Although the reasoning behind this paper is necessarily simple and blunt, I hope that the hypothesis will help to continue the comparative research on Sound Art in various Asian Countries (NAKAGAWA & KANEKO 2016).

(The articles provided on this website has some parts which does not reflect the revisions. Please refer to the published version in the journal when you need to quote in your article.)

1. INTRODUCTION

In this paper, I will be talking about “Sound Art” in 1980s Japan. I use the term “Sound Art” to mean, “art that uses sound but is not music.” Precisely speaking, the term came into general use in the West in the late 1980s and in Japan in the 1990s. In 1980s Japan, similar terms such as “sound sculpture,” “experimental musical instrument,” “on-gu (which means the instruments for sound)” were in circulation. For the purposes of this presentation, I will not apply a strictly historical or aesthetic focus and will not draw a clear distinction between these terms.

My paper will examine “Sound Art in Japan in the late 1980s” and its context, offering my own hypothesis about the process and mechanism through which sound art appeared in Japan. First, I will explore three exhibitions which shared the following aims:

  • To relativize Eurocentrism in music;
  • To incorporate an educational purpose;
  • To make sound sculptures that could be manipulated through play;
  • To enable musical non-specialists to perform music.

Next, I will refer to one of the possible contexts for these exhibitions, that is, the prevalence of ethnomusicological thinking introduced into Japanese musical culture by KOIZUMI Fumio. Finally, I will develop a theory about the origins of the sound art genre in Japan.

No one has yet undertaken comprehensive research on Japanese sound art. Although these exhibitions in the late 1980s may not have been the first sound art exhibitions in Japan, they were documented using well-organized research materials and are therefore good examples to discuss. I have used them as a starting point for this research on sound art in Japan.

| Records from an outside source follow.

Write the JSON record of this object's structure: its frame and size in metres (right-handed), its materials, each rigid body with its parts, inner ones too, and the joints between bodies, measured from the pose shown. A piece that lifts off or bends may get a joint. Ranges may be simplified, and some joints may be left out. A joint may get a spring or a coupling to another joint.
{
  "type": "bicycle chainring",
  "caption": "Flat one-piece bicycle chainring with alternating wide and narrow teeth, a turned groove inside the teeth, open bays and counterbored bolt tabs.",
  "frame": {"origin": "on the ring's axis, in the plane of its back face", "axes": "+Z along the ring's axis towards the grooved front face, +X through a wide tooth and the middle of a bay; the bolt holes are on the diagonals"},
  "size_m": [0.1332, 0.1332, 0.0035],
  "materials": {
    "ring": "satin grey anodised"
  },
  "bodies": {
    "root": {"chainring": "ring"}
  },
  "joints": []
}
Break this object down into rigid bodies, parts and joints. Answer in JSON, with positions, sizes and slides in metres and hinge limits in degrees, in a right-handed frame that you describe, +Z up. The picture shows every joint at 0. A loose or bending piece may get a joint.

Finally, it is important to say that, in presenting information about these exhibitions, I have drawn on research conducted with my research collaborator Mr. KANEKO Tomotaro (KANEKO & NAKAGAWA, 2013, 2015; NAKAGAWA & KANEKO, 2012, 2014), including one unpublished material (NAKAGAWA & KANEKO, forthcoming). I am very grateful that he has given his permission for me to use this material. All other aspects of this presentation are my own.

2. THREE EXHIBITIONS

2.1. The Discovery of Modeling: The Case of Sound (Zoukei-Hakken-Ten: Oto to Zoukei) (1986, 1987)

This exhibition was held at the National Children’s Castle (Kodomo-no-Shiro) in 1986 and 1987. This institution is not a national art museum but “Public Interest Incorporated Foundation.” It was founded in 1985 to provide “a place where children can develop healthy, happy, energetic, sound minds and bodies” (Kodomo wesite). it also developed educational programs for public facilities such as children’s houses and elementary schools. This exhibition, which was organized by the Division of Fine Arts, included an exhibition in which children could touch the works on display and attend workshops led by artists.

I believe that this exhibition also aimed partly to relativize Eurocentrism in music, criticizing the view that Western Art Music must always be the standard model. Consider the essay, “how to make sound (Oto-no-Shikumi),” which is included in the official book of this exhibition that was published in 1996 (Kodomo, 1996, 5-6). This essay begins with the observation that, when we talk about Japanese music after the Meiji era, we are usually referring to Western-style music. Although this bias has dominated music education, in recent years there has been an increasing interest in ethnic music and ethnic instruments. So this essay explained as below.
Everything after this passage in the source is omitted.